In any case, we were all lucky nothing worse than a shattered lampshade resulted from that incident, which I concealed with a basically not false lie (I was out, I came back, it was broken!).

Marina and Sasha came over today and got to work unscrewing the remains of the lampshade and then asked for a plastic bag, which I, for some reason, thought would be a replacement lampshade. But then they removed the lightbulbs and sealed off the lamp inside it with duct tape. This perplexed me, as did Marina’s desire to climb a ladder with her hands wrapped in toilet paper and to caress the ceiling like it was a pregnant woman’s belly or something.

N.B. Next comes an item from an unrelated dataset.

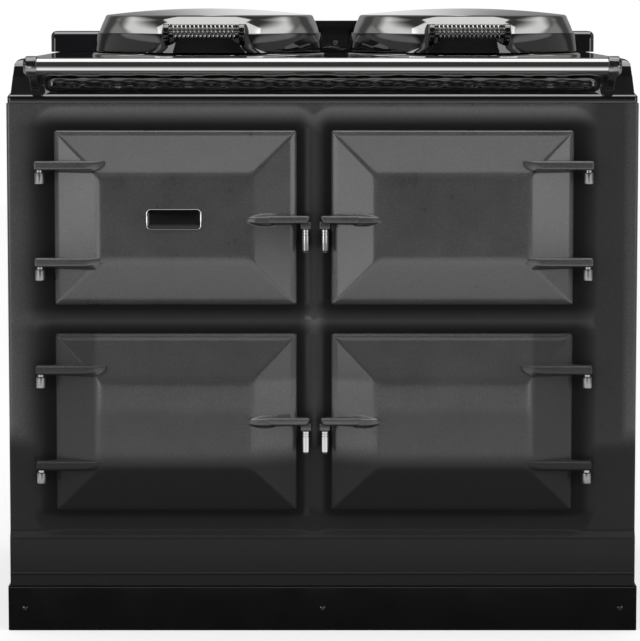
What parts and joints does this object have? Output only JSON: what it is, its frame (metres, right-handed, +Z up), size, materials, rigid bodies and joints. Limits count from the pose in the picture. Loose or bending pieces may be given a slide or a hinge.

But then something disturbing happened. The sound of sloshing water. The surface of the ceiling all wrinkly, like some kind of skin covering a giant blister—Yes, the ceiling was somehow filled with water.

My landlord’s husband asked for a plastic bag to wear as a hat, which matched his leopards-and-tigers-in-the-night t-shirt excellently, and they initiated a strange quasi-sexual birthing-type procedure that involved extensive massage of the ceiling, many grunts, much fingering of the ceiling hole and an enormous amount of brown water, some of which Sasha managed to catch in a baby bath basin. Marina basically stroke-sloshed the water out through the hole that the ceiling lamp hangs from. It showered down upon us, upon the kitchen, upon the food we keep in the kitchen. Apparently the ceiling is made of some kind of vinyl that rippled in a truly repulsive, skin-like way. When I asked what was up with that, the explanation was that the apartment needs to be remodeled. Agree! Eventually, all–or at least most, I hope–of the water had been evacuated, leaving behind this charming reminder….

The kitchen isn't this dark but you can see the "reminder" better this way

Apparently, it will one day atrophy back from whence it came. Also, if you’re curious, you can see the water-swollen spot in the first picture as well, in the background, lurking like an alien womb waiting to burst and ruin our lives with a load of mucusy disgustingness. Luckily that fate has been averted! For now.